Mi hermano pasaba de todo, bueno,
más bien pasó de todo toda su vida. Al principio nos parecía gracioso, luego
curioso y al final, como siempre ocurre en estos casos, normal. De lo que no nos
estábamos dando cuenta era del deterioro que estaba sufriendo su salud cada
minuto que pasaba.
La verdad es que para ser el hermano
mayor nunca nos dio buen ejemplo y nuestros padres lo sabían, pero claro,
además de ser hijo suyo, era el primogénito. A veces, le sacaban a dar una
vuelta y aprovechaban para limpiar su casa, que más que una casa parecía una
pocilga. Otras veces, le acompañaban a comprarse ropa e incluso, de vez en
cuando, le pagaban unas vacaciones para que cambiara de aires e intentara
arreglar su aspecto.
Pero todo fue en vano, tanto mis
padres como todos nosotros lo sabíamos; mi hermano Diógenes tenía una
enfermedad incurable y nada de lo que pudiéramos hacer serviría. El problema no
estaba tanto en la propia enfermedad sino en las infecciones graves que esta le
producía, sin ir más lejos la sarna. Se le caía todo a pedazos, le curábamos y
le aseábamos lo mejor posible, pero la suciedad en la que había vivido tanto
tiempo se le había metido hasta los tuétanos, era demasiado tarde.

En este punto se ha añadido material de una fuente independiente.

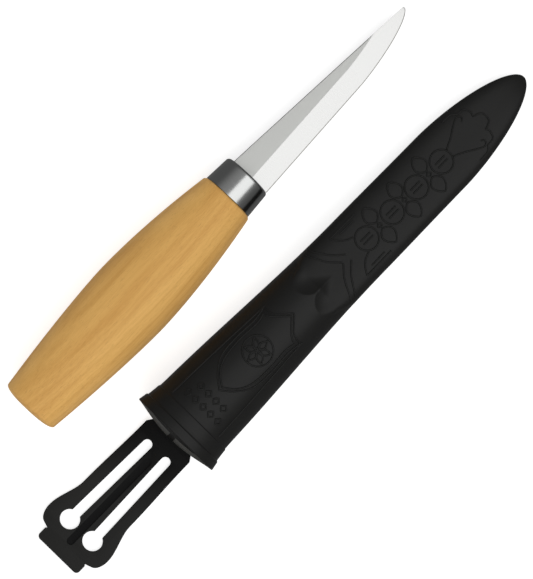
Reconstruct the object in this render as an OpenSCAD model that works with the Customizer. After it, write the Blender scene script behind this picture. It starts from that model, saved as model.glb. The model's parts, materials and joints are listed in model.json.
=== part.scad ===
// Carving knife with a barrel handle, beside its moulded belt sheath.
// Millimetres. +X runs along the sheath to its tip, +Y goes across to the knife, +Z is up.
// The origin is on the table, under the middle of the whole set.

/* [Blade] */
// Length of the blade beyond the ferrule
blade_l = 79.5; // [60:0.5:100]
// Thickness of the blade stock
blade_t = 2.7; // [1.8:0.1:3.5]
// Height of the spine over the knife's axis, at the ferrule
spine_rise = 6.8; // [5:0.1:7.5]
// Depth of the cutting edge under the knife's axis, at the ferrule
edge_depth = 8.7; // [6:0.1:8.9]
// How far the straight part of the edge climbs over the whole blade
edge_climb = 2.5; // [0:0.1:4]
// Height of the point over the knife's axis
point_rise = 0.9; // [-1:0.1:3]
// Length of the curved sweep of the edge up to the point
sweep_l = 30; // [15:1:45]
// Angle between the flat and the ground bevel
bevel_angle = 10.8; // [9:0.1:16]
// Width of the tang at its shoulder
tang_w = 9; // [6:0.5:11]
// Width of the tang where it becomes round
tang_tip_w = 5; // [4:0.5:6]
// Diameter of the round end of the tang
rivet_d = 3; // [2.5:0.1:3.6]
// Length of the round end of the tang
rivet_l = 12; // [8:1:20]

/* [Ferrule] */
// Length of the ferrule
ferrule_l = 10.5; // [7:0.5:14]
// Outside diameter of the ferrule where it meets the wood
ferrule_d = 19.5; // [18.6:0.1:20.2]
// How much narrower the ferrule is at its front
ferrule_draft = 1; // [0:0.1:1]
// Sheet thickness of the ferrule
ferrule_wall = 0.7; // [0.5:0.1:1]
// Radius of the ferrule's front edge
ferrule_round = 1.3; // [0.8:0.1:2]

/* [Handle] */
// Length of the wooden handle that shows
handle_l = 99.2; // [90:0.1:120]
// Width of the handle at its belly
handle_w = 29.5; // [26:0.5:33]
// Thickness of the handle at its belly
handle_t = 24; // [22:0.5:25.5]
// Distance of the belly from the butt
belly_x = 52; // [42:1:60]
// Width of the butt, before its edge is rounded
butt_w = 21; // [18:0.5:24]
// Thickness of the butt, before its edge is rounded
butt_t = 18.5; // [16:0.5:22]
// Diameter of the handle's front end
front_d = 20.6; // [20.2:0.1:21.4]
// Length over which the butt's edge is rounded
butt_round = 2; // [1:0.5:6]
// Length over which the front edge is rounded
front_round = 0.8; // [0.4:0.1:1.5]
// Exponent of the barrel's curve towards the butt
butt_curve = 1.5; // [1.4:0.1:2.2]
// Exponent of the barrel's curve towards the front
front_curve = 1.75; // [1.6:0.05:2.4]
// Diameter of the washer under the peened end
washer_d = 7; // [5:0.5:9]
// Thickness of that washer
washer_t = 0.8; // [0.5:0.1:1.2]

/* [Sheath] */
// Length of the sheath
sheath_l = 172.3; // [160:0.1:210]
// Width of the shell at its mouth, behind the rim
mouth_w = 33.4; // [32:0.2:36]
// Thickness of the shell at its mouth
mouth_t = 27.5; // [27:0.5:30]
// Thickness that the shell loses by the end of its handle part
handle_part_draft = 5.2; // [3:0.1:6]
// Extra width of the mouth's short flare
mouth_flare = 2.4; // [0:0.1:3]
// Length of that flare
flare_l = 12; // [8:1:20]
// Width of the shell at its waist
waist_w = 24.5; // [23:0.1:28]
// Where along the shell the waist is
waist_x = 90; // [80:1:100]
// Length of the handle part, up to the step down to the blade part
step_x = 62; // [58:1:66]
// Length of that step
step_l = 10; // [6:1:14]
// Thickness of the blade part where it starts
blade_part_t = 18.6; // [15:0.1:20]
// Width that the shell loses between its waist and its tip
lower_draft = 0.5; // [0:0.1:2]
// Thickness that the blade part loses by its tip
blade_part_draft = 10; // [6:0.5:11]
// Length of the rounded tip
tip_l = 42; // [30:1:50]
// Wall thickness
wall = 1.5; // [1.2:0.1:1.6]
// Solid length behind the very tip
tip_solid_l = 6; // [4:1:10]
// Length of the rim around the mouth
rim_l = 3.6; // [2:0.1:5]
// How far the rim stands out
rim_proud = 0.7; // [0.3:0.1:1.2]
// Length of the second, lower band behind the rim
band_l = 8.4; // [6:0.1:11]
// How far that band stands out
band_proud = 0.25; // [0.1:0.05:0.5]
// How far the middle of the back lip reaches past its corners
lip_bulge = 2; // [0:0.1:2.4]

/* [Strap] */
// Thickness of the strap
strap_t = 1.8; // [1.4:0.1:2.2]
// Distance of the first film hinge in front of the mouth
hinge_out = 0.2; // [0:0.1:2]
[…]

El desenlace se produjo rápido, el
médico extrajo a mi hermano de raíz y nos dejó el vacío y el pesar para
siempre. Quizás hayamos aprendido con todo esto la lección, y eso de que
tenemos que lavarnos los dientes tres veces al día nos lo tomemos por fin en
serio. La verdad es que ahora todos nosotros estamos realmente concienciados, porque si no hubiera sido suficiente el
hecho de haber perdido a un ser querido para servirnos de escarmiento, el olor
nauseabundo que desprendía a todas horas y que nos dejó de legado, nos recuerda
a cada instante el firme propósito que hemos adquirido con él.